### Available data
[Begin]

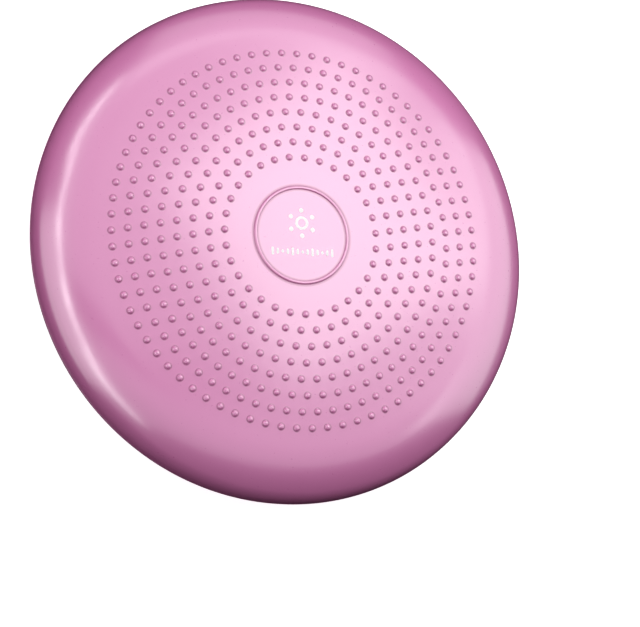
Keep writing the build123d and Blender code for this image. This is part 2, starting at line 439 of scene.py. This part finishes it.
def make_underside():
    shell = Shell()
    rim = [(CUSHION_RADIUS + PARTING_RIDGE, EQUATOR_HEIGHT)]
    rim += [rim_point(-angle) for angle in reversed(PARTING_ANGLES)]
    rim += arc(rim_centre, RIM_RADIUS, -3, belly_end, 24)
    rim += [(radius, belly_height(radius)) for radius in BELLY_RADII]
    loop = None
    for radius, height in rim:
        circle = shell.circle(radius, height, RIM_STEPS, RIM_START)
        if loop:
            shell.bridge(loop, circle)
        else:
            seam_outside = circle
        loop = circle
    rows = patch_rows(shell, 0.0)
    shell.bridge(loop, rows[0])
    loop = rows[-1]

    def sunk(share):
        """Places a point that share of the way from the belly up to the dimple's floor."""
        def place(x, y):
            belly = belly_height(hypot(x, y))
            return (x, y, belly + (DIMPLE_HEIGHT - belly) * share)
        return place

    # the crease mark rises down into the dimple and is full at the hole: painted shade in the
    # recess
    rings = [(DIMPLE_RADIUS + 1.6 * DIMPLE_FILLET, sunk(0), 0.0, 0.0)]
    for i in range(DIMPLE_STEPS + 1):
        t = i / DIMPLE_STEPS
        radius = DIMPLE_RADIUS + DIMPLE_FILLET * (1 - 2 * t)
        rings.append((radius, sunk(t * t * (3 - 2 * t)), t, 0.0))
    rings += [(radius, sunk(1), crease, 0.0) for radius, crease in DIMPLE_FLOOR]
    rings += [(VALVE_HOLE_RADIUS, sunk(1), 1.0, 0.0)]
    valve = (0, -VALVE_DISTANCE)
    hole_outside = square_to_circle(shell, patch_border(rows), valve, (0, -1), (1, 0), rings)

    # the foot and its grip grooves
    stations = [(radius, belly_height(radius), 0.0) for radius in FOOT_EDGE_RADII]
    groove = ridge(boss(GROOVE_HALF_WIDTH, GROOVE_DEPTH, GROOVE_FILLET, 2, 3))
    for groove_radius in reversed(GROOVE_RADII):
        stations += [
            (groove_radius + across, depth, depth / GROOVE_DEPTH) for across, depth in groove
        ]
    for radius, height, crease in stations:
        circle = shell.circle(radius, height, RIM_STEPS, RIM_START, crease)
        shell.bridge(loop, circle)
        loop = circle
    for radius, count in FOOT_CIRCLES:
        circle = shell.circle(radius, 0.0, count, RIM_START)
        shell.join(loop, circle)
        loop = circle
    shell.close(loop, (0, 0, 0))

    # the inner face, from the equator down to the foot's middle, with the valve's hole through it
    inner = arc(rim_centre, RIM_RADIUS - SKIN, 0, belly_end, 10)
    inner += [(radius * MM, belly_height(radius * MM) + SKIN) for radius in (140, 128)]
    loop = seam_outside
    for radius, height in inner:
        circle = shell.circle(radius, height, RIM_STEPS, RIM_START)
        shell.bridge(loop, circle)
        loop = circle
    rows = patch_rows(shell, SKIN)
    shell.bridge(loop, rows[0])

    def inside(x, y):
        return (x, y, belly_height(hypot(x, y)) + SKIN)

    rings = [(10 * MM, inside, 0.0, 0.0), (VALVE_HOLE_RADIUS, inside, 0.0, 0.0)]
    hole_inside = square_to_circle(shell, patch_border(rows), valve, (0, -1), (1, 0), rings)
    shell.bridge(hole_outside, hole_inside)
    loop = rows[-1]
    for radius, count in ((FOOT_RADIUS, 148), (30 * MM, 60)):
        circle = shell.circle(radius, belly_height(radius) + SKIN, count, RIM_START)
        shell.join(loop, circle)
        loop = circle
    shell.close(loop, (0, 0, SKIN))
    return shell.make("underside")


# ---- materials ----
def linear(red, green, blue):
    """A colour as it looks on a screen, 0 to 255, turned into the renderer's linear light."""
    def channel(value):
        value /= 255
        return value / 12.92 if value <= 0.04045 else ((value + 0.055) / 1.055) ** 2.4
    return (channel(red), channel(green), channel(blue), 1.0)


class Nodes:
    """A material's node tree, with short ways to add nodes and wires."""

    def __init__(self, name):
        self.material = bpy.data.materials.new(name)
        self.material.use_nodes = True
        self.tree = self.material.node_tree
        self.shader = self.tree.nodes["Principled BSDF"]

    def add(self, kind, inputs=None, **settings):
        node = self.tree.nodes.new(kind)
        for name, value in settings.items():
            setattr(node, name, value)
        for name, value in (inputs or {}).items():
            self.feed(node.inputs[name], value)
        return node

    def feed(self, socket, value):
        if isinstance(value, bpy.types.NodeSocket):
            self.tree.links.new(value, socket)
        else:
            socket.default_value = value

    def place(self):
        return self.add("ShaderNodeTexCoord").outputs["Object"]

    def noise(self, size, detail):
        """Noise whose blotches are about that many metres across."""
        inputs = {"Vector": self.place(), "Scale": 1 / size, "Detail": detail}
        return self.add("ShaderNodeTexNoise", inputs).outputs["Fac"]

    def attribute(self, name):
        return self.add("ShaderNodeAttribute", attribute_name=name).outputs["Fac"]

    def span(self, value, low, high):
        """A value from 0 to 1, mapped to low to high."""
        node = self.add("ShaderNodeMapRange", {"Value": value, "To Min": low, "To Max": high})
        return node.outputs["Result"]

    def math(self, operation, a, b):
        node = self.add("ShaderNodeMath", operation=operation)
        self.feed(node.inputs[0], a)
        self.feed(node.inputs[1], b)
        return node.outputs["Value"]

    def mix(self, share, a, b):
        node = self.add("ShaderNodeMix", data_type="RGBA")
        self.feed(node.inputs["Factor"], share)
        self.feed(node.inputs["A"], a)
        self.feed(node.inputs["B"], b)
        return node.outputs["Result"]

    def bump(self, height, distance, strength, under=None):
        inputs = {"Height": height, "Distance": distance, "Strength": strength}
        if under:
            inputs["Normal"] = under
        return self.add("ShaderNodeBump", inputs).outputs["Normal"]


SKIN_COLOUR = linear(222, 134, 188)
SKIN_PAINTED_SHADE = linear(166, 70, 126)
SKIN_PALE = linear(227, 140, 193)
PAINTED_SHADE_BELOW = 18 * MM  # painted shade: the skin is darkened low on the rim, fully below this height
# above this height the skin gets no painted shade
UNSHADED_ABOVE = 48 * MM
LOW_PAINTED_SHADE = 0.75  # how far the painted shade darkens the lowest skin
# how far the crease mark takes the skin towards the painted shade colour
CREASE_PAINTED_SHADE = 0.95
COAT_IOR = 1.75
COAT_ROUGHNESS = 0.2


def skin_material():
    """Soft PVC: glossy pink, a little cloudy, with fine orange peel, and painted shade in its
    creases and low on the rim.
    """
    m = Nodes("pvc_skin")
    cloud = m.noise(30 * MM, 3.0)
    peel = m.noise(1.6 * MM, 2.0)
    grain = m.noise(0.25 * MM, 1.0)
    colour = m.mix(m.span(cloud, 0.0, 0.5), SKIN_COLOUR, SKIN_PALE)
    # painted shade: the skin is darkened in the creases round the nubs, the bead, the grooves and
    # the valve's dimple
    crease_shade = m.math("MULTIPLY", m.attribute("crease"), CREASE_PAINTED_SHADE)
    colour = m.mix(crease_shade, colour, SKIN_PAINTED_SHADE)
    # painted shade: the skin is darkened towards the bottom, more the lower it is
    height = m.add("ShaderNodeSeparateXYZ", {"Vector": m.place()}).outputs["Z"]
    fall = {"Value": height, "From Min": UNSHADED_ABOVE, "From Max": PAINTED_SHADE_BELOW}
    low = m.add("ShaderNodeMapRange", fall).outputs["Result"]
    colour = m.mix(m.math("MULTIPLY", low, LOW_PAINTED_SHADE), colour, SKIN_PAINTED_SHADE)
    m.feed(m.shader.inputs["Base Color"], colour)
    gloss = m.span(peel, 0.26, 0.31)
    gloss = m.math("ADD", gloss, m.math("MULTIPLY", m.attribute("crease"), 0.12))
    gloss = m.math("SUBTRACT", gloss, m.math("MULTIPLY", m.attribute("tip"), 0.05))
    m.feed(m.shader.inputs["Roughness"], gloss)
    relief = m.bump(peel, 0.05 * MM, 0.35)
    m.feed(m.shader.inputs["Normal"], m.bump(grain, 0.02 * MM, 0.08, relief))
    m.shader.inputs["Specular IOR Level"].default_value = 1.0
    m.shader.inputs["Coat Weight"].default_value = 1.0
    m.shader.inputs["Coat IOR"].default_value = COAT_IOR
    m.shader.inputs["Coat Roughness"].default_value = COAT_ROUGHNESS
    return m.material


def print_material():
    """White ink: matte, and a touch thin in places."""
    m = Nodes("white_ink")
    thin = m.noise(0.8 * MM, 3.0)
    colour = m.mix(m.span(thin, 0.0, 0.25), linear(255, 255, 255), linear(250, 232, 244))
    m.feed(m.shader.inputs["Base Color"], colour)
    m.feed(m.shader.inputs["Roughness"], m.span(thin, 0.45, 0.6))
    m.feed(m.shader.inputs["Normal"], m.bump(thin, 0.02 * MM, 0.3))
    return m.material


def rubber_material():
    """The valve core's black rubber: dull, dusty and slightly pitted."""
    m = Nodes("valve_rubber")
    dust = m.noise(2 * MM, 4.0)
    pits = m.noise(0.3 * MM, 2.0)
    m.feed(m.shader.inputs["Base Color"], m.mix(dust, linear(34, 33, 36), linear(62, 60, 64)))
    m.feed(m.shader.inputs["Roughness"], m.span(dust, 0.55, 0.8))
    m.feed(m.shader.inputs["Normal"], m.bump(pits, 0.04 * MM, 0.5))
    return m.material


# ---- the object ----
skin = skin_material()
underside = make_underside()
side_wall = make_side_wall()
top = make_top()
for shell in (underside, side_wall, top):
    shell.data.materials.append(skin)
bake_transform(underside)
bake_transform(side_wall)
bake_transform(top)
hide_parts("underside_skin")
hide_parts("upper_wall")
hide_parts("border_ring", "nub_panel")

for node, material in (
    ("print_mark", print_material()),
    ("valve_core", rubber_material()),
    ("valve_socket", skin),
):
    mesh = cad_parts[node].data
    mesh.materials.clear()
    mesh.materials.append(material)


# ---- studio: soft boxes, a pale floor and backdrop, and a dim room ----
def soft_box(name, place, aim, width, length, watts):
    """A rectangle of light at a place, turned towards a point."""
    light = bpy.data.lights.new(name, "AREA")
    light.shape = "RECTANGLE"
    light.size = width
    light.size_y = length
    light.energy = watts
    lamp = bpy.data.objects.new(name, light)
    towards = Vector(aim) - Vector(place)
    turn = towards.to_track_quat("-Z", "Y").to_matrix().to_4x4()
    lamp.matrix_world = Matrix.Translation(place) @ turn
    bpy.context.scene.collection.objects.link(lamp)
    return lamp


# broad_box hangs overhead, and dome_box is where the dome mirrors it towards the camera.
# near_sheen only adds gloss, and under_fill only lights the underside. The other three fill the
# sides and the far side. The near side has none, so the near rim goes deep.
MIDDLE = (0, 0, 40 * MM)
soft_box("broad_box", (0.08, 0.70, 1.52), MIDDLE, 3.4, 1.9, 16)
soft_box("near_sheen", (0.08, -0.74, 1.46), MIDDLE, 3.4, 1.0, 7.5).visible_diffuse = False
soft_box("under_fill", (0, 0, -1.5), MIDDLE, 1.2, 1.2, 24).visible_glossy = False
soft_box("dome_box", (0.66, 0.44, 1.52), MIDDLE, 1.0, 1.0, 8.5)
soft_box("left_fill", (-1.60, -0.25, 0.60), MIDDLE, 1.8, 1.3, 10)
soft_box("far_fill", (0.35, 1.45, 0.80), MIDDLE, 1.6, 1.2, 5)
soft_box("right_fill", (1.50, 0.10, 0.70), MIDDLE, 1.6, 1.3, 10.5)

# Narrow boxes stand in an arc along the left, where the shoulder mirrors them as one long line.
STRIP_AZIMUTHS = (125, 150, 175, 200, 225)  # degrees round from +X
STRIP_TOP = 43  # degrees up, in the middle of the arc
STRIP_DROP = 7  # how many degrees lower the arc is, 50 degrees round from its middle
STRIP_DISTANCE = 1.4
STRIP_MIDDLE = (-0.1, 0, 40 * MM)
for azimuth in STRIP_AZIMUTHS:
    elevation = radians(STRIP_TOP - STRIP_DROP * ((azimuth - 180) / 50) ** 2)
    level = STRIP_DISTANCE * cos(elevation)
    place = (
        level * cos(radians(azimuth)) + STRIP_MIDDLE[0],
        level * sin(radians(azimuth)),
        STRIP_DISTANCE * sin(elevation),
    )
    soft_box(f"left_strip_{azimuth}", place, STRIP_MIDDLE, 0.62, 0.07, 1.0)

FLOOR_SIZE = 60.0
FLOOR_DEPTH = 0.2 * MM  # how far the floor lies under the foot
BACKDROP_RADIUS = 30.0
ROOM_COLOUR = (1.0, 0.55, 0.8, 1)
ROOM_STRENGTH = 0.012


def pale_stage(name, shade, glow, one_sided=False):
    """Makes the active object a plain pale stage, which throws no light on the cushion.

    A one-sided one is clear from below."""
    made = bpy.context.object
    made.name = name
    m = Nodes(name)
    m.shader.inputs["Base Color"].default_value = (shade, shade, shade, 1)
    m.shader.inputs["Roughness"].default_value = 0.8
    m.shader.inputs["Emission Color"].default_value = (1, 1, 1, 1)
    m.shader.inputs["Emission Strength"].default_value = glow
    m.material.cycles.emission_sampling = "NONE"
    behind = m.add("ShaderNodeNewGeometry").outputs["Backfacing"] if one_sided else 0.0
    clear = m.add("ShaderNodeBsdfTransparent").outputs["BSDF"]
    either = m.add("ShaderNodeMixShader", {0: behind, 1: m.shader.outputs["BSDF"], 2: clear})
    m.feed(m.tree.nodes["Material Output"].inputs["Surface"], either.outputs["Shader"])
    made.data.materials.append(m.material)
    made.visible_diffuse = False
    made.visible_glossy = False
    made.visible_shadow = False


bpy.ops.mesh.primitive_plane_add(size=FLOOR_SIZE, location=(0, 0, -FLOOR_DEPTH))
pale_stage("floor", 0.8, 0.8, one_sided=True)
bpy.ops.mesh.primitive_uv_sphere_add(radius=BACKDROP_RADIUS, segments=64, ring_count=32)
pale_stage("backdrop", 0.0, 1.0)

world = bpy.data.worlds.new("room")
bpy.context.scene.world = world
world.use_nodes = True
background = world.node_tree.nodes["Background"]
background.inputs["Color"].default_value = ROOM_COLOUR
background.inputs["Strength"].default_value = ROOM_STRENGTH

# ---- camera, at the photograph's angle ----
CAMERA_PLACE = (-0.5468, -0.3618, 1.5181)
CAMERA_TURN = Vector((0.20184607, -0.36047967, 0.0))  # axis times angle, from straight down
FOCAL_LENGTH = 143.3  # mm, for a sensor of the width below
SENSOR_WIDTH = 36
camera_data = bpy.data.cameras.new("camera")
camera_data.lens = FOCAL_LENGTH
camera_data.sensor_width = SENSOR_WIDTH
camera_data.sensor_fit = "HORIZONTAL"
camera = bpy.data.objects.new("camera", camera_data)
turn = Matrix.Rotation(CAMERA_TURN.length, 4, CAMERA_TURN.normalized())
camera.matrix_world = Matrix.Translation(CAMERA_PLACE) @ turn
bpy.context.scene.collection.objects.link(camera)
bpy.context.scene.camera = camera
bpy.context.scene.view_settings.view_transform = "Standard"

[End]

### Aim of the exercise
Copy each line above that contains the word "scene".

### Reply
Keep writing the build123d and Blender code for this image. This is part 2, starting at line 439 of scene.py. This part finishes it.
    bpy.context.scene.collection.objects.link(lamp)
bpy.context.scene.world = world
bpy.context.scene.collection.objects.link(camera)
bpy.context.scene.camera = camera
bpy.context.scene.view_settings.view_transform = "Standard"